## Exercise objective
Retype word for word the lines lying between the line containing "return Pos(sheet.slip_x, sheet.slip_y)" and the line containing "if empty is", together with those two lines themselves, and nothing besides.

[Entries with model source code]
▼▼▼

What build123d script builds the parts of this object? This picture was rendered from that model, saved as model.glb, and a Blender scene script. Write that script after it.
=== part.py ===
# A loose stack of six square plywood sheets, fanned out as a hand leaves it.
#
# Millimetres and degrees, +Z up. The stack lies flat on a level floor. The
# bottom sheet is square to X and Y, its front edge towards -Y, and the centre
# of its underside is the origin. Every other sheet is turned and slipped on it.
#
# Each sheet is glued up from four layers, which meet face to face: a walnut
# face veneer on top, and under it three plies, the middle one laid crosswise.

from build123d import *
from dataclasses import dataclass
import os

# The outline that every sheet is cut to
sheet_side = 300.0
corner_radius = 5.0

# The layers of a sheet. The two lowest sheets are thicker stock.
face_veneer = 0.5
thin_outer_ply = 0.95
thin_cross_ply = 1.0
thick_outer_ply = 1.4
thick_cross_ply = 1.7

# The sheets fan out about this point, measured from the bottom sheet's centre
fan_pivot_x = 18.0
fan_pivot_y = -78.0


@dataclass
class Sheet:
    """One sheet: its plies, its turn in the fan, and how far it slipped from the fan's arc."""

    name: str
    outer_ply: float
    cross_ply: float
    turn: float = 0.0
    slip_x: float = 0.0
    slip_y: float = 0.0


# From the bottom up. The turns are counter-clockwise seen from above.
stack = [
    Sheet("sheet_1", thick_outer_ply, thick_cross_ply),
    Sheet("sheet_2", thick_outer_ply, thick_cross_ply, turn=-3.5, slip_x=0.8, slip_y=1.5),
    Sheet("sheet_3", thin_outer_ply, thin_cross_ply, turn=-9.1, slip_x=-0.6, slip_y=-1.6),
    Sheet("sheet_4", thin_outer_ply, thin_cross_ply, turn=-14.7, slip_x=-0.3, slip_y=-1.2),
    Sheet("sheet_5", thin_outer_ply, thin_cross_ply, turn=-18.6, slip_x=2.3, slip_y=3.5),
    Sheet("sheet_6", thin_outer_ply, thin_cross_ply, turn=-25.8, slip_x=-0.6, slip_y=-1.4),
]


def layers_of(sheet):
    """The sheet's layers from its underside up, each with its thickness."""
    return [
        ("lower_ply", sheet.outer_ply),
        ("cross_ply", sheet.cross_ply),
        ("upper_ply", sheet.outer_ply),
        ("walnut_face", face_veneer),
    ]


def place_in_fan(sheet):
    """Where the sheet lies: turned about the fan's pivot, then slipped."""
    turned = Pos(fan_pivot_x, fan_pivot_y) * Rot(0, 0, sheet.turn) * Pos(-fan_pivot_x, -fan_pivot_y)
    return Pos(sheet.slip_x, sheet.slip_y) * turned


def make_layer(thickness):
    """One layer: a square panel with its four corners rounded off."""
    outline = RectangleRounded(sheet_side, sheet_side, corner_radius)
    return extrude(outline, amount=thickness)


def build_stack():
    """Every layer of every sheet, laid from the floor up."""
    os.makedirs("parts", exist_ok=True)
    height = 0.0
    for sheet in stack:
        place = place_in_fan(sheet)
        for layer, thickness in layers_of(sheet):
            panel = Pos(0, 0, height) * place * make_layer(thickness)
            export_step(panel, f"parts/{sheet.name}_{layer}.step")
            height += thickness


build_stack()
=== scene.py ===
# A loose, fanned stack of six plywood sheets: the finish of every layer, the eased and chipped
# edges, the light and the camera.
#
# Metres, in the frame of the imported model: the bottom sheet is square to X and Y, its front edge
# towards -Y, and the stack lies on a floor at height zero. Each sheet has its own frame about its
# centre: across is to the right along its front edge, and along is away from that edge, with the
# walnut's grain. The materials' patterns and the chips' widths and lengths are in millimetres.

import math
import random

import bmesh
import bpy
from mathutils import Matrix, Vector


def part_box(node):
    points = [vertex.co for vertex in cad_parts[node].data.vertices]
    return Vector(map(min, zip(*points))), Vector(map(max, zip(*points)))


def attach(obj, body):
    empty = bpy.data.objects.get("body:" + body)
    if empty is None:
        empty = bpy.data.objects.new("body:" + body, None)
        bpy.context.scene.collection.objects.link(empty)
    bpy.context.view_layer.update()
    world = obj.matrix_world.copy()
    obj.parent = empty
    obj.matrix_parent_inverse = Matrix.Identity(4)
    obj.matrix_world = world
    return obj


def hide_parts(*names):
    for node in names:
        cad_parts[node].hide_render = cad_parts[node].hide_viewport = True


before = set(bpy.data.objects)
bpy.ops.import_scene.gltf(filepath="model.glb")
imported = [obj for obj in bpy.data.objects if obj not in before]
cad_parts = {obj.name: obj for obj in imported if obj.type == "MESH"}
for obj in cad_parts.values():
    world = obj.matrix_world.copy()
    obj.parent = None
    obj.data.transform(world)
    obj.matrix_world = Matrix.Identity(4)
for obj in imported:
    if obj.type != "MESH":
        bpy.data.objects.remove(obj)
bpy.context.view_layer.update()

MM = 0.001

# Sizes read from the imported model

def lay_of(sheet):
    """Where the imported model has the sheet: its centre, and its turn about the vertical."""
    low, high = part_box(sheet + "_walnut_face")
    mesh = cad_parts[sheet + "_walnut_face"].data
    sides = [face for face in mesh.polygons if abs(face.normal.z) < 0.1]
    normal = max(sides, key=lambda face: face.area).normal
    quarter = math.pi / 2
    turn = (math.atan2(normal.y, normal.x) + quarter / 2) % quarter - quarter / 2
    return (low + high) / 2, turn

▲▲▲
▼▼▼

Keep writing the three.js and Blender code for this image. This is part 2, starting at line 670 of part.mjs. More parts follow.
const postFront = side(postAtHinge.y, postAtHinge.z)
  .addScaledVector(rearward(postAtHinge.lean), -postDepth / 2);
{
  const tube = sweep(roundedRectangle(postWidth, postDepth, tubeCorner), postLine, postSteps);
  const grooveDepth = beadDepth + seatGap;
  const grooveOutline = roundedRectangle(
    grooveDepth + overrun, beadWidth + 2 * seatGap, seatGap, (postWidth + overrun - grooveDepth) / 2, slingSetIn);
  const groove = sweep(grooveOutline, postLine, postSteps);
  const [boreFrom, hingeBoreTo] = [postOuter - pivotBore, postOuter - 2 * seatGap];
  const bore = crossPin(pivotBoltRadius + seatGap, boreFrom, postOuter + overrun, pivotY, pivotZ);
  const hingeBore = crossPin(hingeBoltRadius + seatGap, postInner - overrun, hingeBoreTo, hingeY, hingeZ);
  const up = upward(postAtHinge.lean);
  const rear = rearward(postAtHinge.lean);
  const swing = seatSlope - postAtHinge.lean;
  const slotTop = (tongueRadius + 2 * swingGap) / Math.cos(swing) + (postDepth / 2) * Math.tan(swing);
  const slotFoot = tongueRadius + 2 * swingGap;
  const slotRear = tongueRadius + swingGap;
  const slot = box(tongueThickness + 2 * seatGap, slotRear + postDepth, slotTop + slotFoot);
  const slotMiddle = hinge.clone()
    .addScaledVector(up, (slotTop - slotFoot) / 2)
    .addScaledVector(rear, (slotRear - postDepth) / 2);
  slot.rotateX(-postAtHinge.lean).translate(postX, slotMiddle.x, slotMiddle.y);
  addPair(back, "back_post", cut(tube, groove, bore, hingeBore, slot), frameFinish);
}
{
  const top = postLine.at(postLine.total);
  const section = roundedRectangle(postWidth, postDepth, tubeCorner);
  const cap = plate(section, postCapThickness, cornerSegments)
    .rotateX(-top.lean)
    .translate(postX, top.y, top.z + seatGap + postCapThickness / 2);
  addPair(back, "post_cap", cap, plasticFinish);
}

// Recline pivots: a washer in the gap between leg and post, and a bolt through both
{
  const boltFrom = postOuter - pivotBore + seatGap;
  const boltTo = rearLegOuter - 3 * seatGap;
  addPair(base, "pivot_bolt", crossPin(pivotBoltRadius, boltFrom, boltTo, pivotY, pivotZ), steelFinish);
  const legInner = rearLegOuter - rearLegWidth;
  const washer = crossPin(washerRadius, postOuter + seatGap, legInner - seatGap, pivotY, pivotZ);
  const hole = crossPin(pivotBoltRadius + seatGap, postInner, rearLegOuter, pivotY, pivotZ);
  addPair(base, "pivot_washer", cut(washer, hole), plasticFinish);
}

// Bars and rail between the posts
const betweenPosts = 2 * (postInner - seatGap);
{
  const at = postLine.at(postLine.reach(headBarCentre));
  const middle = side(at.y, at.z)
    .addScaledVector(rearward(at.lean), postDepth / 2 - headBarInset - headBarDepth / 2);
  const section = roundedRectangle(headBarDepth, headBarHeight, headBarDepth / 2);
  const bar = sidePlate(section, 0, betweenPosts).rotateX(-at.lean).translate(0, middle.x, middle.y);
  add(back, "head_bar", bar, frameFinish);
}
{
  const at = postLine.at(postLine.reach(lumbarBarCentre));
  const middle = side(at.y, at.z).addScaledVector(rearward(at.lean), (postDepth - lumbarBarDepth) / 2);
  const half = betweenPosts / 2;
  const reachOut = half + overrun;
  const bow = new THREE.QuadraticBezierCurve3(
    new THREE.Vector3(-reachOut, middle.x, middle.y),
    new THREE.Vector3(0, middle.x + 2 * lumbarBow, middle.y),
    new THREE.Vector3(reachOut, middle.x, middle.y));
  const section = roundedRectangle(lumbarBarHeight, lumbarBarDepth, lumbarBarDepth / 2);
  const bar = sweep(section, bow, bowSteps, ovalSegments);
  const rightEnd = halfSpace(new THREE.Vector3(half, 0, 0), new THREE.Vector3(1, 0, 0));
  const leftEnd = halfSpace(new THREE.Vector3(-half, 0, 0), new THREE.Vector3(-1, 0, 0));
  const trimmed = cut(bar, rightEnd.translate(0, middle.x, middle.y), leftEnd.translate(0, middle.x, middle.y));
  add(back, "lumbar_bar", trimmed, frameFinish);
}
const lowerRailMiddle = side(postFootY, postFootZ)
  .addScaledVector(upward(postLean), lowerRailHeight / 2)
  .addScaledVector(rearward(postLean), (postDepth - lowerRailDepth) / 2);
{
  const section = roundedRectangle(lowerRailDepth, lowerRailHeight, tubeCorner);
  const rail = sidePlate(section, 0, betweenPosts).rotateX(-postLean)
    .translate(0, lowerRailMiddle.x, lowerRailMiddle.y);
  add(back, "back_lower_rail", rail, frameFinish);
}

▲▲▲
▼▼▼

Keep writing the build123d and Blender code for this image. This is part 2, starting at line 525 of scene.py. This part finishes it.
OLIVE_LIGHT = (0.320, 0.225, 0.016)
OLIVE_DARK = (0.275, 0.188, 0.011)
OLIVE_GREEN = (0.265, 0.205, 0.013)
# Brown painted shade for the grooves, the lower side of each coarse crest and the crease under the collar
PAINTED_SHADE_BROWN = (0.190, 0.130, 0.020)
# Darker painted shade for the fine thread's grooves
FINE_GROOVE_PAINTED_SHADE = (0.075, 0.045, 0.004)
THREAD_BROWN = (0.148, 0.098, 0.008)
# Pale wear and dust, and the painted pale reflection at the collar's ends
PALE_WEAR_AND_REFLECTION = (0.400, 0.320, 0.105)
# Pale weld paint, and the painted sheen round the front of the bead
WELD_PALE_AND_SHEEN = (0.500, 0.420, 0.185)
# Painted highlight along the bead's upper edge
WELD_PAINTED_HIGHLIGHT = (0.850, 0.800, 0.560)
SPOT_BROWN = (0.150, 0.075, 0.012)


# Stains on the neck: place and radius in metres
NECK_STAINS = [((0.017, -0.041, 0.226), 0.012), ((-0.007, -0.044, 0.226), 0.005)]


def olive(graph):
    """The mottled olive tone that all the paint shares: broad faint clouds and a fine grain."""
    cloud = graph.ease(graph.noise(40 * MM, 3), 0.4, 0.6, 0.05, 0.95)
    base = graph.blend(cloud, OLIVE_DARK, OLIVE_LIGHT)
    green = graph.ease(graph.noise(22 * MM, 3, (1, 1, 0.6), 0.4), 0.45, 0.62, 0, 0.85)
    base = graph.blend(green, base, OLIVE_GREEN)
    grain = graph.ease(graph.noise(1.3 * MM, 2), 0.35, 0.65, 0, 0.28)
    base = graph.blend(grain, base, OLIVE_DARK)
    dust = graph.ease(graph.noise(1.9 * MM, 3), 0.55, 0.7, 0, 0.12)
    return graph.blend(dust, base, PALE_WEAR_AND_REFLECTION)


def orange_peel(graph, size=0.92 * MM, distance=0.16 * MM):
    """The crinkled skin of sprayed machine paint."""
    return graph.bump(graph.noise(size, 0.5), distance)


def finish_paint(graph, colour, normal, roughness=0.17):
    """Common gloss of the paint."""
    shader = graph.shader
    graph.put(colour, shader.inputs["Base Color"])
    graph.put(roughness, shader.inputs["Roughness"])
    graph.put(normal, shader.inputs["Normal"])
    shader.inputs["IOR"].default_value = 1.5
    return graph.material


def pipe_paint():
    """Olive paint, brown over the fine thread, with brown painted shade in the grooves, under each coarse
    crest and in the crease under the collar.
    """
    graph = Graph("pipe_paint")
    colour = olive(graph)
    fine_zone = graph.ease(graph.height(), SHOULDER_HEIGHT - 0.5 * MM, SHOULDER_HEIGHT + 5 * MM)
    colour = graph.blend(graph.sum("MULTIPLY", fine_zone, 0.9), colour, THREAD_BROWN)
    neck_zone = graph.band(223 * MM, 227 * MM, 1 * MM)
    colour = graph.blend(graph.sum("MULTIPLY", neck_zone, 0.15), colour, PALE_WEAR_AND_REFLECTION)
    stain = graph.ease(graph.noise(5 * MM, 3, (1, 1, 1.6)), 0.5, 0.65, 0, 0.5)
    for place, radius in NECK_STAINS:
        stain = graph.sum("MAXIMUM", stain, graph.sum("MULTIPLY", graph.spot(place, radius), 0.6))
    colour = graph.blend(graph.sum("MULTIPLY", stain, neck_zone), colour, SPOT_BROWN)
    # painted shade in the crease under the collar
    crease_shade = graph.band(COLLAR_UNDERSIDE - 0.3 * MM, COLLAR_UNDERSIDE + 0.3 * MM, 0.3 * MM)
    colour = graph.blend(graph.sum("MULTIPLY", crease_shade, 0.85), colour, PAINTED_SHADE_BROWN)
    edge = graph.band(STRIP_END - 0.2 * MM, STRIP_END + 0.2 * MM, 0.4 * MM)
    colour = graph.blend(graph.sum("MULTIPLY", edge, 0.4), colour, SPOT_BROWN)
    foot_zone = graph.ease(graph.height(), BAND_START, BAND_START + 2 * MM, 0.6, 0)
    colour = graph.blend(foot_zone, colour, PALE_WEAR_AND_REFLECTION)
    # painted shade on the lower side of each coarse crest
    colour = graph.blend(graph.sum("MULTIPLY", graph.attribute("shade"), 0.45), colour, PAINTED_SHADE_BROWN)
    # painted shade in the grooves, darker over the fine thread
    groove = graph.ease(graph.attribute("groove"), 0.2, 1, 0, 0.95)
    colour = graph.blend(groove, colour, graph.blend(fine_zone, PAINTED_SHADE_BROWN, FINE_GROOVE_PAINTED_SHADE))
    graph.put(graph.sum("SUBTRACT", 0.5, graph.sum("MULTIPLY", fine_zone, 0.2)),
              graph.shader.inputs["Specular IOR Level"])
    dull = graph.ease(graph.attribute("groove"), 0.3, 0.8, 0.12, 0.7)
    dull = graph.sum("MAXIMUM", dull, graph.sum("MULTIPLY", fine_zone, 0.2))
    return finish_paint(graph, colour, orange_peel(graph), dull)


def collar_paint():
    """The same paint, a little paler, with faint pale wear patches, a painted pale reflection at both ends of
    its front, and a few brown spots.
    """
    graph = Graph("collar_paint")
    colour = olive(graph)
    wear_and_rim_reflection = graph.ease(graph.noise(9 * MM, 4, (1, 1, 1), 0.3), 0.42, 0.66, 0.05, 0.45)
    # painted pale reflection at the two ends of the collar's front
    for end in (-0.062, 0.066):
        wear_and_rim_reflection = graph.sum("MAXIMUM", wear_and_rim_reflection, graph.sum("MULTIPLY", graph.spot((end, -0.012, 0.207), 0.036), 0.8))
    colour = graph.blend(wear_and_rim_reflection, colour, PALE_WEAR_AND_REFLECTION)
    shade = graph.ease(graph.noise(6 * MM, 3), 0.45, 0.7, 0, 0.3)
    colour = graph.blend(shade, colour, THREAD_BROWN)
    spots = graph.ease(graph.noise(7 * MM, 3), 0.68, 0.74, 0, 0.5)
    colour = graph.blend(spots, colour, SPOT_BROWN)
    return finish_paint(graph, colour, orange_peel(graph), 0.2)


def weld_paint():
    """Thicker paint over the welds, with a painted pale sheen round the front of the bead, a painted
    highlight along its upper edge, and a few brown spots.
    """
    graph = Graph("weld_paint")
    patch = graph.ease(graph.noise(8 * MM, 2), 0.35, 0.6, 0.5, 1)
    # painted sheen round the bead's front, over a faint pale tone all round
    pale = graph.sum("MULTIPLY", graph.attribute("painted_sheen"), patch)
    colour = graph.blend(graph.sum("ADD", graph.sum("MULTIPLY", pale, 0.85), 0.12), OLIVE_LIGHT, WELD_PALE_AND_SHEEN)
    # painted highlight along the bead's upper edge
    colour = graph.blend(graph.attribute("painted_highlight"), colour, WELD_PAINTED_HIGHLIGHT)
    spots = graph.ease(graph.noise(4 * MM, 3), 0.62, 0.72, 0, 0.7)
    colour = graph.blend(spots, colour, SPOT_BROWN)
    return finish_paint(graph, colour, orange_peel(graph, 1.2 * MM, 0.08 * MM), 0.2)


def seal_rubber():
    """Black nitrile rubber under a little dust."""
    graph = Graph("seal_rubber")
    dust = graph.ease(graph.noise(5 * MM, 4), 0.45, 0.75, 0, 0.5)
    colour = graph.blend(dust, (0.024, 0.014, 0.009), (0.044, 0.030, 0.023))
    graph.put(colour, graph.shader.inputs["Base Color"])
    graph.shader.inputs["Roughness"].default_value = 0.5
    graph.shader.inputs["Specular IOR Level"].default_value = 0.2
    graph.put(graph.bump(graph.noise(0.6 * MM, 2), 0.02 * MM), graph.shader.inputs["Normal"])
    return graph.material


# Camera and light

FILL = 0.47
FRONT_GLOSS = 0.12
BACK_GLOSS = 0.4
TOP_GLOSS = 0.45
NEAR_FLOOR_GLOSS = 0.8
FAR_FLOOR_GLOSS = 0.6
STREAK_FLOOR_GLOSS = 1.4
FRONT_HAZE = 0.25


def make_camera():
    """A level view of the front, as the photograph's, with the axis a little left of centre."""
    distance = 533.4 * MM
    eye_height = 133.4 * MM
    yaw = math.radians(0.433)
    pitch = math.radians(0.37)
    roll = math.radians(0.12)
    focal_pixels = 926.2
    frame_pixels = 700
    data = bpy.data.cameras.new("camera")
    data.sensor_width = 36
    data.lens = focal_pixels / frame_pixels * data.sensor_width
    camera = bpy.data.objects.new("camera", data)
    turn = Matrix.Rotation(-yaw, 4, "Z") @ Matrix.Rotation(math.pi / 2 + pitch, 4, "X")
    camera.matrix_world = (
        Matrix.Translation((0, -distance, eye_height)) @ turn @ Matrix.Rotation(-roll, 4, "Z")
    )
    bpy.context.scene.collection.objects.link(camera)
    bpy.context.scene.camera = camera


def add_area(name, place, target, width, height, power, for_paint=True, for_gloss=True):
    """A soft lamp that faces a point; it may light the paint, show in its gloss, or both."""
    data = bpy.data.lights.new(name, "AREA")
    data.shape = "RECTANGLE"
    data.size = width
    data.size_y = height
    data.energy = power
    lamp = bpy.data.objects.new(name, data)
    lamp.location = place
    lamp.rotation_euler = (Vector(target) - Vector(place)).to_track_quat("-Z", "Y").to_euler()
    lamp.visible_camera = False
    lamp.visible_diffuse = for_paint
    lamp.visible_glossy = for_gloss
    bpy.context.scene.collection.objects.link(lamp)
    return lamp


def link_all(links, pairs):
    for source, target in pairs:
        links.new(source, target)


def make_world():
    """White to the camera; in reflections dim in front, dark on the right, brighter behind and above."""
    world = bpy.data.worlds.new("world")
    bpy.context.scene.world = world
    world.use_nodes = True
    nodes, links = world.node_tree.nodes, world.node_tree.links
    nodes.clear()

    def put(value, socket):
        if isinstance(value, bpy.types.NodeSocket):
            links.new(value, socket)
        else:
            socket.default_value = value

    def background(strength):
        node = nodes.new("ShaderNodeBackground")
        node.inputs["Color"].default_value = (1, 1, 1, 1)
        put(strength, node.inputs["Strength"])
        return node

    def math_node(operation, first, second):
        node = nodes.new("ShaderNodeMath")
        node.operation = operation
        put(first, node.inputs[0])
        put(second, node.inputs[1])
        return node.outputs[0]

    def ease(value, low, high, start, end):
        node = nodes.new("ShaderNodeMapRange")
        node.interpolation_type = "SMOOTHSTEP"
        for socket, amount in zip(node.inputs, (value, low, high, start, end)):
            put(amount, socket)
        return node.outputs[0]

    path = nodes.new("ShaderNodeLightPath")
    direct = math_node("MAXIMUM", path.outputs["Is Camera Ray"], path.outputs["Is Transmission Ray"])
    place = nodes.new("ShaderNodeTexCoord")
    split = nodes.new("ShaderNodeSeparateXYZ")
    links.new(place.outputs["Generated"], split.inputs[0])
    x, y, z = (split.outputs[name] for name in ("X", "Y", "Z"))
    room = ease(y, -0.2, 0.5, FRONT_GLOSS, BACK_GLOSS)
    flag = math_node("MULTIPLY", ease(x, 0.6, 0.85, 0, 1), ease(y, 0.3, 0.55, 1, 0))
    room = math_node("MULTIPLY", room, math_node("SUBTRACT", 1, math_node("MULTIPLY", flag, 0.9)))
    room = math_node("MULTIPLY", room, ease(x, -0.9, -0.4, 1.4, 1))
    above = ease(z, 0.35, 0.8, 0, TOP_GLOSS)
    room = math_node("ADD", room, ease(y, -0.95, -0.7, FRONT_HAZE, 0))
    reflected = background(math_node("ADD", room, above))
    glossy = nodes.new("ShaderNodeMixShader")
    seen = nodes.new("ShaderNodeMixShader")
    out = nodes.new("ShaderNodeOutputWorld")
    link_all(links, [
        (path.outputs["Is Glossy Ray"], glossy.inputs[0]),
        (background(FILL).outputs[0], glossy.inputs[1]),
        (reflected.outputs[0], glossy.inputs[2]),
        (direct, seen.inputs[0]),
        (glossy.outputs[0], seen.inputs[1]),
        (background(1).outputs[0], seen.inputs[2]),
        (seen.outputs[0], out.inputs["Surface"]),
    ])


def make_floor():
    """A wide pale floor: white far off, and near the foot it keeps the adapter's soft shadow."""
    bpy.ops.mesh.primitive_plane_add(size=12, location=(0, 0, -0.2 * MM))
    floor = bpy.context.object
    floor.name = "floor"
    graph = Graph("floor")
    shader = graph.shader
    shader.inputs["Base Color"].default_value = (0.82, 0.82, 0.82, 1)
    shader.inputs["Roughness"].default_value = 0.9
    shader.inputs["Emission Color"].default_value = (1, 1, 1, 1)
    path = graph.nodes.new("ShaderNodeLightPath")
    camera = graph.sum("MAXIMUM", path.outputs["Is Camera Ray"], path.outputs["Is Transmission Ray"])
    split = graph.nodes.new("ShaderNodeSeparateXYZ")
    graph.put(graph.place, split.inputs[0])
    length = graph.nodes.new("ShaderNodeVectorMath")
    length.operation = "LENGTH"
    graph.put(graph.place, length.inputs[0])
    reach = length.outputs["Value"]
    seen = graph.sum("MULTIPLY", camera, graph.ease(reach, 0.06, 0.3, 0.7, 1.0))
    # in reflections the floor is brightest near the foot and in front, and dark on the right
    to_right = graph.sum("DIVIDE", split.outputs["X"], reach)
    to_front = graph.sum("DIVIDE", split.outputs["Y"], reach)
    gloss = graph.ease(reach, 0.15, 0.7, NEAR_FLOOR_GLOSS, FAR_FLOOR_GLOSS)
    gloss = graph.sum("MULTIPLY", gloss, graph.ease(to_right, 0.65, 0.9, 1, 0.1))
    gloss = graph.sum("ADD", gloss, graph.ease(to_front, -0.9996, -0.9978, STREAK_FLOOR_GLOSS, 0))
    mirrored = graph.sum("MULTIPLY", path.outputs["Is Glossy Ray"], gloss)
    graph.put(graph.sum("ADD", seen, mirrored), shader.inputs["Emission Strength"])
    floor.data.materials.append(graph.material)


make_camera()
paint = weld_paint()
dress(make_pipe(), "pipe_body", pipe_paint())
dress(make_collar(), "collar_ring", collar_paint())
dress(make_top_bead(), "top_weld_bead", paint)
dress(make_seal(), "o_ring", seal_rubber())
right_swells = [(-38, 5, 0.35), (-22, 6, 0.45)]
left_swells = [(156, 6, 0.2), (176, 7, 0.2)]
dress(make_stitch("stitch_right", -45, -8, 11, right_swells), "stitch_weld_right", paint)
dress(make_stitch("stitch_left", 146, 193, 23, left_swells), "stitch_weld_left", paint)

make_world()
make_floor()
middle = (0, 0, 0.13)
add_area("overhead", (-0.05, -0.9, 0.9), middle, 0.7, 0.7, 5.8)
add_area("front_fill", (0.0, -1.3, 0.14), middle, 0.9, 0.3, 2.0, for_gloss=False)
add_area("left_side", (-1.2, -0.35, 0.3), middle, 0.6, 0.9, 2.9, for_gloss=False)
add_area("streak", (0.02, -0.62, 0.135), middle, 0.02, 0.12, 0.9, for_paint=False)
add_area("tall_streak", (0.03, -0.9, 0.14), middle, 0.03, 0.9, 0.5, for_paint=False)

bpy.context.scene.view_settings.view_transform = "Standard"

▲▲▲

## Solution to this exercise
    return Pos(sheet.slip_x, sheet.slip_y) * turned


def make_layer(thickness):
    """One layer: a square panel with its four corners rounded off."""
    outline = RectangleRounded(sheet_side, sheet_side, corner_radius)
    return extrude(outline, amount=thickness)


def build_stack():
    """Every layer of every sheet, laid from the floor up."""
    os.makedirs("parts", exist_ok=True)
    height = 0.0
    for sheet in stack:
        place = place_in_fan(sheet)
        for layer, thickness in layers_of(sheet):
            panel = Pos(0, 0, height) * place * make_layer(thickness)
            export_step(panel, f"parts/{sheet.name}_{layer}.step")
            height += thickness


build_stack()
=== scene.py ===
# A loose, fanned stack of six plywood sheets: the finish of every layer, the eased and chipped
# edges, the light and the camera.
#
# Metres, in the frame of the imported model: the bottom sheet is square to X and Y, its front edge
# towards -Y, and the stack lies on a floor at height zero. Each sheet has its own frame about its
# centre: across is to the right along its front edge, and along is away from that edge, with the
# walnut's grain. The materials' patterns and the chips' widths and lengths are in millimetres.

import math
import random

import bmesh
import bpy
from mathutils import Matrix, Vector


def part_box(node):
    points = [vertex.co for vertex in cad_parts[node].data.vertices]
    return Vector(map(min, zip(*points))), Vector(map(max, zip(*points)))


def attach(obj, body):
    empty = bpy.data.objects.get("body:" + body)
    if empty is None:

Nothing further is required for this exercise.